The set of Milagro Theatre’s gripping production of Watsonville: Some Place Not Here is typical—tables, chairs and plenty of space for characters to pace about and pour their hearts out to the audience—save for a massive wooden backdrop emblazoned with images of towering, unshakable oak trees.
Those trees are an appropriate metaphor for Watsonville, a story about people exhibiting indomitable strength under trying circumstances. The drama’s heroines and heroes endure bigotry, starvation and a natural disaster. They suffer the consequence of laws turned into weapons by greedy and abusive men. But Watsonville is ultimately a testament to the characters’ wit, friendship and persevering willpower.
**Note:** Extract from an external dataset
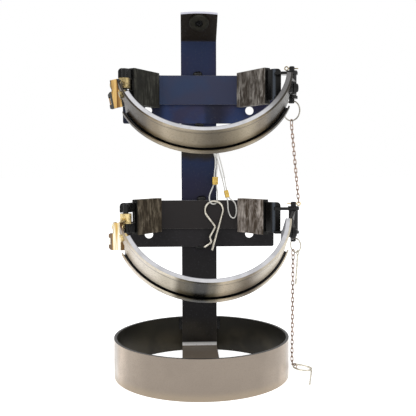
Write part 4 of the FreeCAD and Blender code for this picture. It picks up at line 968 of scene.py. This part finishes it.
class BRACKET_OT_bands(Operator):
    """Coats the clamp bands and their liners"""
    bl_idname = "bracket.bands"
    bl_label = "Clamp bands"

    def execute(self, context):
        band = context.scene.bracket_band
        dress(["band_upper"], band_coat("upper", band.upper_light))
        dress(["band_lower"], band_coat("lower", band.lower_light))
        for row in ROWS:
            dress(["band_liner_" + row], liner_rubber(row))
        return {"FINISHED"}


# Plated and bare metal pieces

PLATED_GRAIN = 0.2 * MM
PLATED_EDGE = 0.3 * MM


def plated(name, colour, roughness, tarnish):
    """Metal with cloudy tarnish."""
    finish = Finish(name)
    cloudy = finish.step(finish.noise("plated_clouds"), 0.40, 0.68)
    fine = finish.noise("plated_grain")
    finish.shade(
        Base_Color=finish.blend(cloudy, colour, scaled(colour, tarnish)),
        Metallic=1.0,
        Roughness=finish.step(cloudy, 0.0, 1.0, roughness, roughness + 0.2),
        Normal=finish.bump(fine, 0.05, PLATED_GRAIN, finish.rounded(PLATED_EDGE)))
    return finish.material


# Each lever's painted light and shade, as screen values: light and dark of the lit web, then the shaded
# wings; the lower lever is painted lighter as lit, the upper darker as shaded
LEVER_LIT_AND_SHADED = {
    "upper": ((214, 176, 110), (120, 84, 42), (26, 24, 14)),
    "lower": ((250, 244, 222), (206, 170, 96), (120, 88, 46)),
}
LEVER_FRONT = (-0.25, -0.97, 0.0)


def lever_zinc(row):
    """Yellow zinc with upright lines on the lever's web, and darker wings painted in shade where they face
    away from the front.
    """
    finish = Finish("lever_zinc_" + row)
    light, dark, wing_shade = (shown(*tone) for tone in LEVER_LIT_AND_SHADED[row])
    lines = finish.noise("lever_lines", finish.stretch((1.0, 1.0, 0.05)))
    web = finish.blend(finish.step(lines, 0.42, 0.60), light, dark)
    cloudy = finish.step(finish.noise("lever_clouds"), 0.44, 0.66)
    wings = finish.blend(cloudy, wing_shade, scaled(wing_shade, 0.4))
    # Painted light on the web that faces front, painted shade on the wings
    front = finish.step(finish.facing(LEVER_FRONT), 0.80, 0.95)
    finish.shade(
        Base_Color=finish.blend(front, wings, web),
        Metallic=finish.step(front, 0.0, 1.0, 0.3, 0.7),
        Roughness=0.32,
        Normal=finish.bump(lines, 0.08, FINE_GRAIN, finish.rounded(FINE_EDGE)),
        Specular_IOR_Level=0.3)
    return finish.material


class BRACKET_OT_hardware(Operator):
    """Plates the latch pieces, rivets, rings, pins and the clip"""
    bl_idname = "bracket.hardware"
    bl_label = "Plated hardware"

    def execute(self, context):
        tones = context.scene.bracket_hardware
        zinc, wire = tones.zinc_yellow, tones.bright_wire
        for row in ROWS:
            dress(["latch_lever_" + row], lever_zinc(row))
        zinc_kinds = ("eyebolt", "lever_pin", "keeper_rivet", "cotter_pin")
        finishes = (
            (plated("yellow_zinc", zinc, 0.26, 0.6), [kind + "_lower" for kind in zinc_kinds]),
            # The upper latch's zinc is a darker copy of the yellow zinc, painted in shade
            (plated("old_zinc", scaled(zinc, 0.5), 0.3, 0.25), [kind + "_upper" for kind in zinc_kinds]),
            (plated("bright_wire", wire, 0.24, 0.62),
             ["tether_pin", "pull_pin", "hitch_clip", "anchor_screw", "split_ring_lower"]),
            (plated("ring_wire", scaled(wire, 0.6), 0.26, 0.4), ["split_ring_upper"]),
            (plated("crimped_brass", tones.brass, 0.30, 0.6), ["ferrule_1", "ferrule_2"]),
            (plated("chain_steel", tones.chain_brown, 0.34, 0.45),
             ["chain_upper", "chain_lower", "chain_hook"]),
        )
        for material, names in finishes:
            dress(names, material)
        return {"FINISHED"}


# Sleeves

# Each sleeve's dark rubber and its chalk, as screen values, and how much chalk it carries
SLEEVE_TONES = {
    "upper_left": ((30, 29, 22), (96, 95, 86), 0.5),
    "upper_right": ((62, 54, 46), (172, 166, 158), 0.95),
    "lower_left": ((50, 40, 26), (150, 138, 118), 0.85),
    "lower_right": ((80, 68, 56), (200, 190, 182), 1.0),
}
ARM_WAY = (0.559, -0.829)
SLEEVE_EDGE = 0.8 * MM
SLEEVE_END = (0.006, 0.006, 0.005)


def sleeve_rubber(place, light):
    """Dark rubber with chalky scuffs that run up and down, worn edges and dark ends."""
    finish = Finish("sleeve_" + place)
    dark, chalk, amount = SLEEVE_TONES[place]
    dark = shown(*dark, share=light)
    chalk = shown(*chalk, share=light)
    streaks = finish.noise("sleeve_streaks", finish.stretch((1.0, 1.0, 0.30)), distortion=0.6)
    fibres = finish.noise("sleeve_fibres", finish.stretch((1.0, 1.0, 0.14)))
    patches = finish.noise("sleeve_patches")
    chalky = finish.times(finish.step(streaks, 0.44, 0.60),
                          finish.step(patches, 0.38, 0.62, 0.2 * amount, amount))
    side = 1 if place.endswith("right") else -1
    arm_end = finish.facing((side * ARM_WAY[0], ARM_WAY[1], 0.0))
    layers = (
        (chalky, chalk),
        (finish.step(fibres, 0.45, 0.66, 0.0, 0.5), scaled(dark, 0.5)),
        (finish.step(fibres, 0.52, 0.34, 0.0, 0.35 * amount), chalk),
        (finish.times(finish.edge(SLEEVE_EDGE), 0.45), scaled(chalk, 1.3)),
        (finish.step(arm_end, 0.8, 0.95), SLEEVE_END),
    )
    rough = finish.maths("ADD", fibres, streaks)
    finish.shade(
        Base_Color=finish.layered(dark, layers),
        Roughness=0.62,
        Normal=finish.bump(rough, 0.18, GRAIN_DEPTH, finish.rounded(SOFT_EDGE)),
        Specular_IOR_Level=0.25)
    return finish.material


class BRACKET_OT_sleeves(Operator):
    """Makes the rubber sleeves' finish"""
    bl_idname = "bracket.sleeves"
    bl_label = "Rubber sleeves"

    def execute(self, context):
        light = context.scene.bracket_sleeve.light
        for place in SLEEVE_TONES:
            dress(["sleeve_" + place], sleeve_rubber(place, light))
        return {"FINISHED"}


# Bumper

BUMPER_DARK = (0.010, 0.010, 0.006)
BUMPER_LIGHT = (0.022, 0.020, 0.013)


class BRACKET_OT_bumper(Operator):
    """Finishes the rubber bumper on the top tab"""
    bl_idname = "bracket.bumper"
    bl_label = "Top bumper"

    def execute(self, context):
        finish = Finish("bumper_rubber")
        patches = finish.step(finish.noise("bumper_patches"), 0.4, 0.65)
        finish.shade(
            Base_Color=finish.blend(patches, BUMPER_DARK, BUMPER_LIGHT),
            Roughness=0.55,
            Normal=finish.bump(finish.noise("bumper_grain"), 0.1, FINE_GRAIN),
            Specular_IOR_Level=0.2)
        dress(["top_bumper"], finish.material)
        return {"FINISHED"}


class BRACKET_PT_sidebar(Panel):
    """Lists the steps that dress the bracket"""
    bl_label = "Bracket"
    bl_idname = "BRACKET_PT_sidebar"
    bl_space_type = "VIEW_3D"
    bl_region_type = "UI"
    bl_category = "Bracket"

    def draw(self, context):
        for group in SETTINGS:
            box = self.layout.box()
            settings = getattr(context.scene, group)
            for name in settings.bl_rna.properties.keys():
                if name not in ("rna_type", "name"):
                    box.prop(settings, name)
        for operator in OPERATORS:
            self.layout.operator(operator.bl_idname)


OPERATORS = (
    BRACKET_OT_stage,
    BRACKET_OT_lanyards,
    BRACKET_OT_paintwork,
    BRACKET_OT_base_ring,
    BRACKET_OT_bands,
    BRACKET_OT_hardware,
    BRACKET_OT_sleeves,
    BRACKET_OT_bumper,
)


def register():
    for group, kind in SETTINGS.items():
        bpy.utils.register_class(kind)
        setattr(bpy.types.Scene, group, PointerProperty(type=kind))
    for kind in (*OPERATORS, BRACKET_PT_sidebar):
        bpy.utils.register_class(kind)


def unregister():
    for kind in (BRACKET_PT_sidebar, *reversed(OPERATORS)):
        bpy.utils.unregister_class(kind)
    for group, kind in SETTINGS.items():
        delattr(bpy.types.Scene, group)
        bpy.utils.unregister_class(kind)


def main():
    register()
    bpy.ops.bracket.stage()
    bpy.ops.bracket.lanyards()
    bpy.ops.bracket.paintwork()
    bpy.ops.bracket.base_ring()
    bpy.ops.bracket.bands()
    bpy.ops.bracket.hardware()
    bpy.ops.bracket.sleeves()
    bpy.ops.bracket.bumper()


if __name__ == "__main__":
    main()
The play stars Bunnie Rivera as Dolores, a Mexican cannery worker living in Watsonville, Calif., during the ’90s. She is withering under the strain of working hard for little pay and caring for her drunken husband, Don Arturo (Enrique Andrade). The only hope of ensuring her family’s survival, Dolores decides, is to join her fellow cannery workers in ceasing work until demands for a living wage are met.
With the aid of allies like Susana (Rosalie Siler), a physician’s assistant, and Juan (Osvaldo “Ozzie” Gonzalez), a former priest who has renounced his faith, Dolores and the other workers succeed in igniting a strike. The group’s resolve is tested by a supposed comrade, Chente (Feliciano Tencos-Garcia), whose selfishness and sexism threaten to undermine everything the protest aims to achieve. And as the standoff drags on for weeks, months and years, hope begins to fizzle.
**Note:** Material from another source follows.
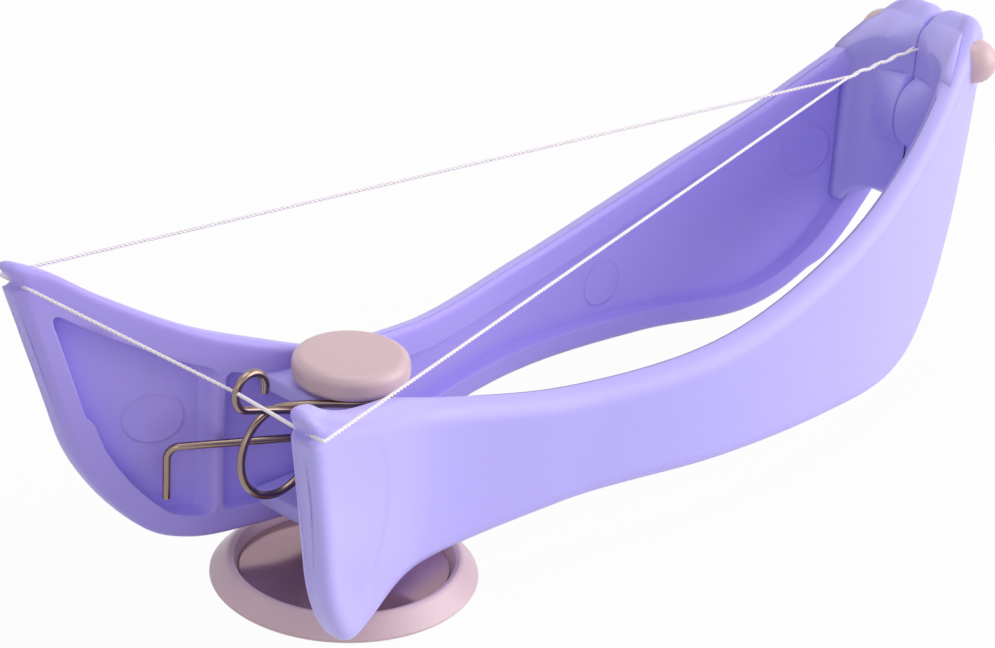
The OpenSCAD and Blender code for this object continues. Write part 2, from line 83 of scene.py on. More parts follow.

Watsonville, an installment in a trilogy of plays by Cherríe Moraga, is based on an actual cannery strike in Watsonville that lasted from 1987 to 1989. While Moraga’s story is set only a decade later, the production is so intense that it feels firmly rooted in the present. The struggles of Dolores and the other workers—including the fearsome Lucha (Patricia Alvitez)—seem particularly poignant in 2018. Director Elizabeth Huffman and her cast bring Moraga’s words to the stage in a way that is both provocative and entertaining.
Huffman doesn’t sugarcoat the plight of the workers. When Lucha and JoJo (Matthew Sepeda) are ruthlessly beaten by racist white attackers in hoodies, rock music blasts through the theater, making the violence feel like a gut punch. And when Lucha seeks new allies to support the strike, she doesn’t just talk—she ascends into the audience and passes out fliers. This makes it nearly impossible to fall into the role of the passive observer.
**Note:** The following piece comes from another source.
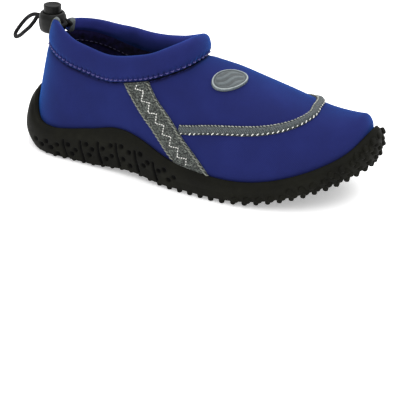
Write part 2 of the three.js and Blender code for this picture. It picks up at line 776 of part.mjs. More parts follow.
const materials = {
  neoprene: new THREE.MeshStandardMaterial({ color: 0x2d3f94, roughness: 0.8 }),
  rubber: new THREE.MeshStandardMaterial({ color: 0x22221f, roughness: 0.7 }),
  foam: new THREE.MeshStandardMaterial({ color: 0x2a2a2e, roughness: 0.9 }),
  mesh: new THREE.MeshStandardMaterial({ color: 0x4c5350, roughness: 0.9 }),
  trim: new THREE.MeshStandardMaterial({ color: 0x7a7c78, roughness: 0.7 }),
  plastic: new THREE.MeshStandardMaterial({ color: 0x1b1b1b, roughness: 0.4 }),
};

const shoe = new THREE.Group();
function piece(name, geometry, material) {
  const mesh = new THREE.Mesh(geometry, materials[material].clone());
  mesh.name = name;
  shoe.add(mesh);
}

piece("sole", toGeometry(makeSole(), bend), "rubber");
piece("insole", toGeometry(makeInsole(), bend), "foam");
piece("upper", toGeometry(makeUpper(), bend), "neoprene");
piece("collar", toGeometry(makeBand()), "neoprene");
for (const side of ["lateral", "medial"]) {
  piece(`binding_${side}`, toGeometry(makeBinding(side), bend), "trim");
  piece(`tape_${side}`, toGeometry(makeTape(side), bend), "mesh");
  piece(`cord_${side}`, makeHeldCord(side), "plastic");
}
piece("piping", toGeometry(makePiping(), bend), "trim");
piece("badge", toGeometry(makeBadge(), bend), "trim");
piece("lock_barrel", toGeometry(makeBarrel()), "plastic");
piece("lock_plunger", toGeometry(makePlunger()), "plastic");
piece("cord_loop", makeLoop(), "plastic");

// The origin goes under the middle of the sole
const soleBox = new THREE.Box3().setFromObject(shoe.getObjectByName("sole"));
const middle = soleBox.getCenter(vector(0, 0, 0));
shoe.position.set(-middle.x, -middle.y, 0);

export default shoe;
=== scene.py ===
# A child's water shoe, right foot, seen from its outer side: matte blue neoprene in a black rubber
# cup sole. Sizes are in millimetres and are turned into metres where a mesh is made.
import math

import bmesh
import bpy
import numpy as np
from mathutils import Matrix, Vector


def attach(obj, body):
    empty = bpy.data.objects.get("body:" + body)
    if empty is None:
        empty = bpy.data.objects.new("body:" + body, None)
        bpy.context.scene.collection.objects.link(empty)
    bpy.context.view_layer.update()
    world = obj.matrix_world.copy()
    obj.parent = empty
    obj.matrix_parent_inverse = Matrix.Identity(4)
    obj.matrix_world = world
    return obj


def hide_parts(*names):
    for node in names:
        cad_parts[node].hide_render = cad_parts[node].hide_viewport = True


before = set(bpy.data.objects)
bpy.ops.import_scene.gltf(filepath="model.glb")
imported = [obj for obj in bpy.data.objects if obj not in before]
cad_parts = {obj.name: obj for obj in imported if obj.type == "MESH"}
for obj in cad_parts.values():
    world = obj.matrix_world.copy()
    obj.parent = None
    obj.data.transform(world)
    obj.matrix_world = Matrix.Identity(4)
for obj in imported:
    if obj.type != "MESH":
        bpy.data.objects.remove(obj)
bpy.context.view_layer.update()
BODY = "shoe"
BUTTON = "lock_button"
MM = 0.001
SHIFT = np.array([-1.045, -1.105, 0.0])  # from the middle of the last to the middle of the sole

# Sizes of the shoe, as in the part
LENGTH = 196.0  # of the upper, outside
BALL = 71.0  # across the widest part of the forefoot
LAST = 100.0  # height of the closed form that the sections are cut from
WALL = 2.6
GAP = 0.3  # between two pieces that touch
INSOLE = 2.5
FOOTBED = 7.0  # above the floor
KNOB = {"height": 2.4, "width": 3.7, "root": 0.5, "count": 76}
LUG = {"width": 8.0, "pitch": 16.0}
HEEL_PAD = {"at": 0.14, "length": 26.0, "width": 22.0}
FORE_PAD = {"at": 0.585, "length": 13.0, "width": 36.0}
SPRING = {"lift": 19.5, "start": 0.64, "power": 2.2}
ARCH = {"lift": 2.5, "start": 0.24, "end": 0.53}
SWING = {"shift": 8.0, "start": 0.45, "power": 1.6}
LEAN = {"shift": 11.2, "power": 1.15, "end": 0.45}
RISE = 30.0  # of the heel counter's rim above the floor
RUBBER = 5.5  # thickness of the sole's wall at the heel
HEEL = 61.0  # of the seam under the collar above the floor, at the back
COLLAR = 16.5  # height of the band where it is tallest
ENDS = (0.08, 1 - 0.041)  # shares of the seam's loop where the band starts and ends
PUFF = 3.3  # half of the band's thickness where it is fullest
TUCK = (0.05, 7.0)  # the upper narrows towards its foot: share and reach
CORD = 2.0
CORD_SEEN = 2.2  # the braid stands a little proud of the core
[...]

Watsonville is a call to action. It is also tremendous fun. There are plenty of delightful moments—including when Gonzalez reveals Juan’s romantic fantasies about Che Guevara with contagious relish—and thrillingly mystical scenes. Dolores, for example, comes to believe a local tree houses a healing spirit. Onstage, the tree is symbolized by an ingenious and gorgeous effect: leaves, branches and a trunk projected across a white screen that ripples to create the illusion of a breeze.
The play never explains if the tree spirit is real, or something Dolores dreamed up out of desperation. But the answer doesn’t matter. When Watsonville ends, its characters face an uncertain future, but their belief in their ability to effect change survives. You leave the play filled not with despair but reciting echoes of Lucha’s wonderfully defiant credo: “I don’t think about losing. I think about winning.”
SEE IT: Watsonville is at Milagro Theatre, 525 SE Stark St., milagro.org , 7:30 pm Thursday-Saturday, 2 pm Sunday, through May 26. $27-$32.